We all live in a world created by words, ideas, values, rituals, myth, and the mass media.  These elements together create a worldview, which most people assume is the only proper way of looking at the world.  All of our activities, our thoughts and feelings, the very shape, texture and quality of our lives are defined by this loose, messy collection of ideas and images.  This worldview or framework of orientation is so close to us, so taken for granted, that it limits our freedom to see the world in any other way.

It is as though we were hypnotized early in life to see, feel, think, and behave in certain ways, and, like hypnotic subjects, we dutifully do as we have earlier been instructed to do.  It is a serious problem because, as it turns out, many of the instructions we have been given in this way are destructive and self-destructive.

Mystical awareness is the antidote. It can set us free from hypnotic captivity to the basic, largely unconscious, taken-for-granted assumptions of our society.  This kind of awareness of the undivided whole may expand and complement our rational understanding, in order that we may rise above the insistent pressures of the modern world view that is now pressing us toward extinction.

It is a basic insight in mysticism that reality as we have been instructed to perceive it is seriously, destructively distorted, and that much human suffering is the result of people taking for granted that these distortions are a true image of the real world.  As mystics see it, life as it is ordinarily lived is often out of touch, out of harmony with reality, and that this is why there is so much misery and destructiveness on earth.  Mystics propose that we escape the hold of our social conditioning upon us, not let it totally determine any longer the way we understand the world and our selves.

While Unitarians today favour a rational view of the world, our spiritual roots are firmly planted in the mystical realm. In the late 19th century, Francis Greenwood Peabody, who was on the faculty of the Harvard Divinity School, went abroad to study at the University of Halle in Germany. He was greeted by the then famous German Professor Tholuck who, when he learned that Peabody was a Unitarian, and the son of a Unitarian minister, declared, “Ah, you are an American Unitarian. They are the true mystics.”

Professor Tholuck was referring to the influence Transcendentalism had upon Unitarian thought in America. Emerson, who had been hailed as the first true American philosopher, advocated a kind of nature mysticism based in part on the writings of Hindu and Buddhist mystics. His concept of the Oversoul is indistinguishable from the Hindu notion of the human soul being one with the divine soul of the universe. He talked about becoming “a transparent eyeball” to the currents of the Universal Being manifest in nature and in the human mind.
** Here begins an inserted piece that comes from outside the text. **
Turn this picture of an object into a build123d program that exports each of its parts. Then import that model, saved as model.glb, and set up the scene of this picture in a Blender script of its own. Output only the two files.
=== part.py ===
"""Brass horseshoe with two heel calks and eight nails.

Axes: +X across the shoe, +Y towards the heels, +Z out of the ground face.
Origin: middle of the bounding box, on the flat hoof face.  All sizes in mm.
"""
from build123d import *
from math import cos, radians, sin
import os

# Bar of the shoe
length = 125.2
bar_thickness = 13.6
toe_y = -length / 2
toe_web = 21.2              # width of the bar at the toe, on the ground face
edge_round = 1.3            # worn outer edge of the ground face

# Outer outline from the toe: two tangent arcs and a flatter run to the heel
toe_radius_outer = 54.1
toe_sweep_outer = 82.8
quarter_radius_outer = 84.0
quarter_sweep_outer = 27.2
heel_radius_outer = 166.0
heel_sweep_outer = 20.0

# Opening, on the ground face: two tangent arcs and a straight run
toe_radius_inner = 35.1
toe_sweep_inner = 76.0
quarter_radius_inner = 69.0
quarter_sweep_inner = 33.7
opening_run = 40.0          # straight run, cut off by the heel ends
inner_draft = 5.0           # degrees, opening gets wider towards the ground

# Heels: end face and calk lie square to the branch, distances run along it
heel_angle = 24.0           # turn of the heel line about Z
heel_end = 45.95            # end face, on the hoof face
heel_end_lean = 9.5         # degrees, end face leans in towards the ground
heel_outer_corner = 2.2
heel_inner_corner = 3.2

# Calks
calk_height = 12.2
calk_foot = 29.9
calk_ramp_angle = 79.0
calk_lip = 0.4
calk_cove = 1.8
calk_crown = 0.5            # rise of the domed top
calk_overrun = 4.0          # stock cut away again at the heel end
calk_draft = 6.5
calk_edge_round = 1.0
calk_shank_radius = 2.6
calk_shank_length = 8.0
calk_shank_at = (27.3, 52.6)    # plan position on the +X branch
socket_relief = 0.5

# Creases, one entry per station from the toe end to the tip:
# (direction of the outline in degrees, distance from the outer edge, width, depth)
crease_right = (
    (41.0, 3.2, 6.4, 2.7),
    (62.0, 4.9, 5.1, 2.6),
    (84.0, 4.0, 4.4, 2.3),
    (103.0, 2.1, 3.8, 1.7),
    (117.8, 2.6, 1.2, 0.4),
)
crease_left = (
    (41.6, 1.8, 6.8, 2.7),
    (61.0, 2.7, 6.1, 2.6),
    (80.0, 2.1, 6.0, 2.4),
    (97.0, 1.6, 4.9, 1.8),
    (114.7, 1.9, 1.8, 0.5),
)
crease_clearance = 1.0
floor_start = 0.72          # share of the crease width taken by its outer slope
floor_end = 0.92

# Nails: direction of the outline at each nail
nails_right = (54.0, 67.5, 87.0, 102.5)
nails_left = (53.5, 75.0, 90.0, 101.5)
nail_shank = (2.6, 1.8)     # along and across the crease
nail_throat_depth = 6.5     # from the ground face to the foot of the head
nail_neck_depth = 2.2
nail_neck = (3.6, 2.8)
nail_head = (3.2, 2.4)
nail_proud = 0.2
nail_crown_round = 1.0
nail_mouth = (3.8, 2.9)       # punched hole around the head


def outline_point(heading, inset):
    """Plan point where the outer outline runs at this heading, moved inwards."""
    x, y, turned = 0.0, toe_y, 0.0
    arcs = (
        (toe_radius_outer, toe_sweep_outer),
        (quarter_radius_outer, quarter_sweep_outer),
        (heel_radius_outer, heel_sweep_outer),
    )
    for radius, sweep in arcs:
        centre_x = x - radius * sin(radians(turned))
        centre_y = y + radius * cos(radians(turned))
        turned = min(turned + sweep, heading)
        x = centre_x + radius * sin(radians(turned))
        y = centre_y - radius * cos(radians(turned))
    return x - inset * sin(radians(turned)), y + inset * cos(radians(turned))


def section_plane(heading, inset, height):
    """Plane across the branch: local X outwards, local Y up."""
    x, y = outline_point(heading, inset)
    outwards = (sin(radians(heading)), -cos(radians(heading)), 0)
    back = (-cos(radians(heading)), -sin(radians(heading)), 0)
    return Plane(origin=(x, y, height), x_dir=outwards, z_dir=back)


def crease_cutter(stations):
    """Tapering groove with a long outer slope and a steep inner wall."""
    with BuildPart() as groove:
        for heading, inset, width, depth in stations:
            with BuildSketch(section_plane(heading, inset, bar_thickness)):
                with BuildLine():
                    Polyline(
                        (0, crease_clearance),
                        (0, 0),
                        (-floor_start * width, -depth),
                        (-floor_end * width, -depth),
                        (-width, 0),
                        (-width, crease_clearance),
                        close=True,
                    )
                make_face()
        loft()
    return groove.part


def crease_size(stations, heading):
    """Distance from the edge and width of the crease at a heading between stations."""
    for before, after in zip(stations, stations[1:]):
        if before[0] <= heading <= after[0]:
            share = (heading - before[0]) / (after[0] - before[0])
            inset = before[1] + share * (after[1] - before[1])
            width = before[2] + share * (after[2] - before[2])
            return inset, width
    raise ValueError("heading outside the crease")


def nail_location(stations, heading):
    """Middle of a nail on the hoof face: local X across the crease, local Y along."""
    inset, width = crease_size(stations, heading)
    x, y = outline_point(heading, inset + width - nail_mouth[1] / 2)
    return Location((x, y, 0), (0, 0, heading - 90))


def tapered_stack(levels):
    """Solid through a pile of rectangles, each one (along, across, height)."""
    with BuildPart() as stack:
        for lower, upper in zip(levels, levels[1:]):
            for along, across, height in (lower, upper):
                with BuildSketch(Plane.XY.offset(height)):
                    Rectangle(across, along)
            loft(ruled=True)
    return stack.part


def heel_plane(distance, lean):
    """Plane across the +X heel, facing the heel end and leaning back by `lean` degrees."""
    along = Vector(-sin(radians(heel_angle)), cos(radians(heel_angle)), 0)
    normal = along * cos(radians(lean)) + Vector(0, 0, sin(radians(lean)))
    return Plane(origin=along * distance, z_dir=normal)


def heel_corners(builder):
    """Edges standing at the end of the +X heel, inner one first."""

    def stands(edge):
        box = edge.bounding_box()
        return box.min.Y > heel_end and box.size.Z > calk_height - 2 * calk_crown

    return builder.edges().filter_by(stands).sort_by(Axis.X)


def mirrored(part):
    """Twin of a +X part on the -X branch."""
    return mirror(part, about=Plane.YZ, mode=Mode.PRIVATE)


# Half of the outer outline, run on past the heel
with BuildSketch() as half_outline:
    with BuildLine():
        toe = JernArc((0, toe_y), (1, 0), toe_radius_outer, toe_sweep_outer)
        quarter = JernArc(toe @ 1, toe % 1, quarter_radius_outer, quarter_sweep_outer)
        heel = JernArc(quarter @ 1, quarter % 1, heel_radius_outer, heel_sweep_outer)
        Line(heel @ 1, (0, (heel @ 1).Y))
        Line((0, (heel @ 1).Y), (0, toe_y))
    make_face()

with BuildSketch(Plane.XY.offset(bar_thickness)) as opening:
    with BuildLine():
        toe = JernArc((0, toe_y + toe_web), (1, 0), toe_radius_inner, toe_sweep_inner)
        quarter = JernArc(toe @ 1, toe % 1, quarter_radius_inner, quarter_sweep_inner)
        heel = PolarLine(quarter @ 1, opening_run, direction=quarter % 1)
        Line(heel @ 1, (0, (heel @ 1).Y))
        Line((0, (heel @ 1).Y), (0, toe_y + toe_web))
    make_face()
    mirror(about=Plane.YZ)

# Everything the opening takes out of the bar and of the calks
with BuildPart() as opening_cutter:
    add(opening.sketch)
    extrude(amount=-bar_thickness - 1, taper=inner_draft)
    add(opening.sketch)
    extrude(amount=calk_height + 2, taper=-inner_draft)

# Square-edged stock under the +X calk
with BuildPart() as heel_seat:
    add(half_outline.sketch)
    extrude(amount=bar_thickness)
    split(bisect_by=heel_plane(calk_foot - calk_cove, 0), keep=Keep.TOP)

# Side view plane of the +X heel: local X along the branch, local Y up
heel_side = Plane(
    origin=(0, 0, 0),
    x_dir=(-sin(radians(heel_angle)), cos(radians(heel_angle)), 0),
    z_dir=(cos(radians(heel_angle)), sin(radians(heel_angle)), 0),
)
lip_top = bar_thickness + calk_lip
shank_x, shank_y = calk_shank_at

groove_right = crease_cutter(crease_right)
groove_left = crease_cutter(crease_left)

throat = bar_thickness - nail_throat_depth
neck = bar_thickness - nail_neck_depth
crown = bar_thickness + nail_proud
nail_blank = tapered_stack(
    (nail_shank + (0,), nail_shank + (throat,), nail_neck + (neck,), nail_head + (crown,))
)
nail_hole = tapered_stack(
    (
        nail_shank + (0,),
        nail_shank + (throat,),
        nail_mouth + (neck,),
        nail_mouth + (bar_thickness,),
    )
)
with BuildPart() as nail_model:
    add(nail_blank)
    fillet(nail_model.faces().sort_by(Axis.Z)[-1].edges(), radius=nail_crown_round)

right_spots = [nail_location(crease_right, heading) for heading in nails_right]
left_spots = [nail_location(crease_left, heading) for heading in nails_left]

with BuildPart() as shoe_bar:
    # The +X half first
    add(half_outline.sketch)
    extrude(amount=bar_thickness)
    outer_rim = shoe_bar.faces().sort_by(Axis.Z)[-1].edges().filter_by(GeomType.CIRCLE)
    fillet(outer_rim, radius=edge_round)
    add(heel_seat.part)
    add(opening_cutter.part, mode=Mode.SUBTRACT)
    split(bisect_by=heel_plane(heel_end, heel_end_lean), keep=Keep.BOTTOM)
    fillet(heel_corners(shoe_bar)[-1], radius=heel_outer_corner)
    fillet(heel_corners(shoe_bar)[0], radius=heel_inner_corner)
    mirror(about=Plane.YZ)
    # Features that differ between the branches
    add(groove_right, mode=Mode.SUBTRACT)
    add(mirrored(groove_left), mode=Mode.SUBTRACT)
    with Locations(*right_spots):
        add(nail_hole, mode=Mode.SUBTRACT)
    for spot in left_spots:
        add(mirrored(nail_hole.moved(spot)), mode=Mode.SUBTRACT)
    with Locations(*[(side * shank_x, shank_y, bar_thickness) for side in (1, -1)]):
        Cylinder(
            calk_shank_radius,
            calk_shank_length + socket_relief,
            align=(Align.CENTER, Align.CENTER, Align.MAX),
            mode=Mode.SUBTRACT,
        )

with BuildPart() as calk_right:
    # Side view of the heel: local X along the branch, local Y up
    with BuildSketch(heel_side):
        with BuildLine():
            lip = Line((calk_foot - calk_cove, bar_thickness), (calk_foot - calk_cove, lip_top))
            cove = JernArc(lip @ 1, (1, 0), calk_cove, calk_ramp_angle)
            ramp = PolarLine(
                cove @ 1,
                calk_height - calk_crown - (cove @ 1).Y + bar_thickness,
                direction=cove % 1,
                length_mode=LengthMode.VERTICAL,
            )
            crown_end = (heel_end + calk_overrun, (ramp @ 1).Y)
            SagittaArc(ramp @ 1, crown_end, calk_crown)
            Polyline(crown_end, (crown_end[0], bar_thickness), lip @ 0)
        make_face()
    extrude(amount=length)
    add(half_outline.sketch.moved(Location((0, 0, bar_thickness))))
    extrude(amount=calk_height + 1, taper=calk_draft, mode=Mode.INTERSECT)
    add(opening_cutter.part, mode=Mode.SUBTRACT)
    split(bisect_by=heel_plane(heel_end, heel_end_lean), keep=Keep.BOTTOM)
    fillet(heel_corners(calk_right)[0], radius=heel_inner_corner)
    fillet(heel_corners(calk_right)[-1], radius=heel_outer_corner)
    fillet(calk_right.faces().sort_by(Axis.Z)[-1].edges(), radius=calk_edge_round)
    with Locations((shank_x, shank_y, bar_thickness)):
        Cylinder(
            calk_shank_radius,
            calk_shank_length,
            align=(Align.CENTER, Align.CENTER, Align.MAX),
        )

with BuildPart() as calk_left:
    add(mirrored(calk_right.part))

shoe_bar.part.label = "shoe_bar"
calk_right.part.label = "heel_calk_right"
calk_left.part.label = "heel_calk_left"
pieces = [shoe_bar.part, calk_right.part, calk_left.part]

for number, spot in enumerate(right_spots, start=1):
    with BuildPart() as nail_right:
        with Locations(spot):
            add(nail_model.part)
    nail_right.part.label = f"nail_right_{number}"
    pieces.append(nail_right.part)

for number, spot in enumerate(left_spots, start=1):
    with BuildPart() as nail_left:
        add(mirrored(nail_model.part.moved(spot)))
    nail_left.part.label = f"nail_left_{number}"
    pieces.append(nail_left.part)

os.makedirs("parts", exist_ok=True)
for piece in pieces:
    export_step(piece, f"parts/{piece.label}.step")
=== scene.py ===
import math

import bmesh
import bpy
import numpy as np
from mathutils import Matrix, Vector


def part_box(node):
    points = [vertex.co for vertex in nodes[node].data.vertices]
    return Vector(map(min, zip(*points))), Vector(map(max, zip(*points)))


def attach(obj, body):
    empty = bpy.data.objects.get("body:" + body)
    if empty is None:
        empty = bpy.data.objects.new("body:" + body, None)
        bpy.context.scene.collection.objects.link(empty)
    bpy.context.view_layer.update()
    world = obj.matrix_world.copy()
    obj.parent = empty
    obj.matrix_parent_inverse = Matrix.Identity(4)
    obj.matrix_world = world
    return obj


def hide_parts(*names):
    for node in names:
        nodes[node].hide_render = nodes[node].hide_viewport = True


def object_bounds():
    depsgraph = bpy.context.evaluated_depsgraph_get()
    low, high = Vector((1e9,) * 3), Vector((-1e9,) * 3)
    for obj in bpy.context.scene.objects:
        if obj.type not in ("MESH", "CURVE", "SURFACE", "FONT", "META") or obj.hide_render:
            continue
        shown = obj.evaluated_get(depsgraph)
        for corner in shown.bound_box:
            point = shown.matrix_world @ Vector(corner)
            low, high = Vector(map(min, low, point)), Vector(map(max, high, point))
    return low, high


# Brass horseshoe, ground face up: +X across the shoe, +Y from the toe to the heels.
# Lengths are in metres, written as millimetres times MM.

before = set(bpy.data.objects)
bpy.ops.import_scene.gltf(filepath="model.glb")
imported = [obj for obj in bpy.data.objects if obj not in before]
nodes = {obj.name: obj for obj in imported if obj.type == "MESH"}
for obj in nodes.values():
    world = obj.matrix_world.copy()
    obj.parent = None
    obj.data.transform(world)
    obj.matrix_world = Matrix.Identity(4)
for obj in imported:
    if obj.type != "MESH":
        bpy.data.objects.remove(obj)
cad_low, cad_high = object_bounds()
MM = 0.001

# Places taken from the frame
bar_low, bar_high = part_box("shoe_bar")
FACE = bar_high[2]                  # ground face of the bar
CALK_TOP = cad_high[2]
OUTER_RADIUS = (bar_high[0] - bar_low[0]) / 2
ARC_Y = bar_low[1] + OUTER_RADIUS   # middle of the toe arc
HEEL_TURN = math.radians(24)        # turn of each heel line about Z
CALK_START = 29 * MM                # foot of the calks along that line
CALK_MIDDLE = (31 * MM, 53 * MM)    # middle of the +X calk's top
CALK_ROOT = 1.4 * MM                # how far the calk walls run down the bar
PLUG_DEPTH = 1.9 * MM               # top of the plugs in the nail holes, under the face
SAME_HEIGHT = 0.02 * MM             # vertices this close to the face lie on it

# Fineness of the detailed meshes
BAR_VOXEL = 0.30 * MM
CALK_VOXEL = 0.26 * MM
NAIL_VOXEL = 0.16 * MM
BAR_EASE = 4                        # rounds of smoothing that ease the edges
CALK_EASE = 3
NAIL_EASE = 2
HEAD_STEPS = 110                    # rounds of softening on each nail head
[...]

Everything hinges on whether you buy the bag of skin theory of human nature. Do we extend beyond our skins, and if so, to what degree? W. G. Roll reflects, “If the borders between self and environment can be made to disappear, this is likely to have profound effects on our attitude to our environment, both social and physical. If the self is experienced as actually embracing other people, self-consciousness becomes social consciousness.” And social consciousness embraces social and political structures and relationships. This means that a true social prophetic conscience is grounded in a mystical experience of our connection to one another and the realisation that what we do to others and to our environment we ultimately do to ourselves. We are the stewards and keepers of all life on this fragile green earth with which we are one. And we are our brothers’ and sisters’ keepers, because our brothers and sisters are our selves writ large.
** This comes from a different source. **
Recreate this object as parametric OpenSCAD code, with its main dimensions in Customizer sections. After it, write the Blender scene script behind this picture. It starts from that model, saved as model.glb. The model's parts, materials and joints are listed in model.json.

Mystics have often been the heretics and even revolutionaries of their respective religious traditions. Meister Eckhardt, a late 13th, early 14th century German theologian and mystic whose writing walked a thin line between heresy and orthodoxy during his lifetime. He was called on the carpet and challenged for his views on more than one occasion. He died while on trial for heresy, but before learning the verdict. His writings were declared heretical because he implied that the human soul and God at their core were one. The Islamic Sufi mystic, Al-Hallaj, was tried for heresy and executed because he wrote in a state of mystical ecstasy, that he and God were one. The author of the Gospel of John was a mystic, and while Jesus never said it, it is not surprising that the author had Jesus make the heretical statement, “I and the Father are one.”

As the classical heretics of our Protestant Christian tradition we Unitarians should pay close attention to anyone who has been labelled a heretic by someone else. We just might have something in common with them. Heresy means to choose for oneself and that has always been a hallmark of our religious tradition. There is a kind of universalism of the spirit that mystics both feel and seek to articulate. Carl Jung, another mystic, called it the “collective unconscious.” Mystics declare in one way or another that revelation is not sealed, that the discovery of truth and the encounter with ultimate reality is a continuing process. Walt Whitman, America’s poet of the soul, put it this way: “I do not say that Bibles and religions are not divine. I say they have all grown out of you, and may grow out of you still. It is not they who give life. It is you who give life.”

In the course of my spiritual journey it has become clear to me that both the rational and the mystical worldviews are necessary for a full grasp of the nature of things.  Either one, pursued exclusively, limits, cripples, distorts our understanding of reality.   Both ways of viewing the world are important to us.  That is not to say they should be blended, for they just do not mix.  It is that we must include both rational and mystical awareness in our approach to understanding the world and ourselves.

Unitarianism is essentially a rational mysticism; and this is, in fact, its most valuable characteristic.  We have managed to create a form of institutional religion which continually brushes aside the idea that any verbal formulation can be the final statement of truth.  Instead it remains deliberately, consciously, and reverently open, knowing that the truth that matters most is not that which can be stated on paper, but that which lives in the self, the inner nature of each living human being.

So am I a mystic? I must be. I’m a Unitarian. I am committed to a free and responsible search for truth and meaning and I experience myself as part of the interdependent web of all creation.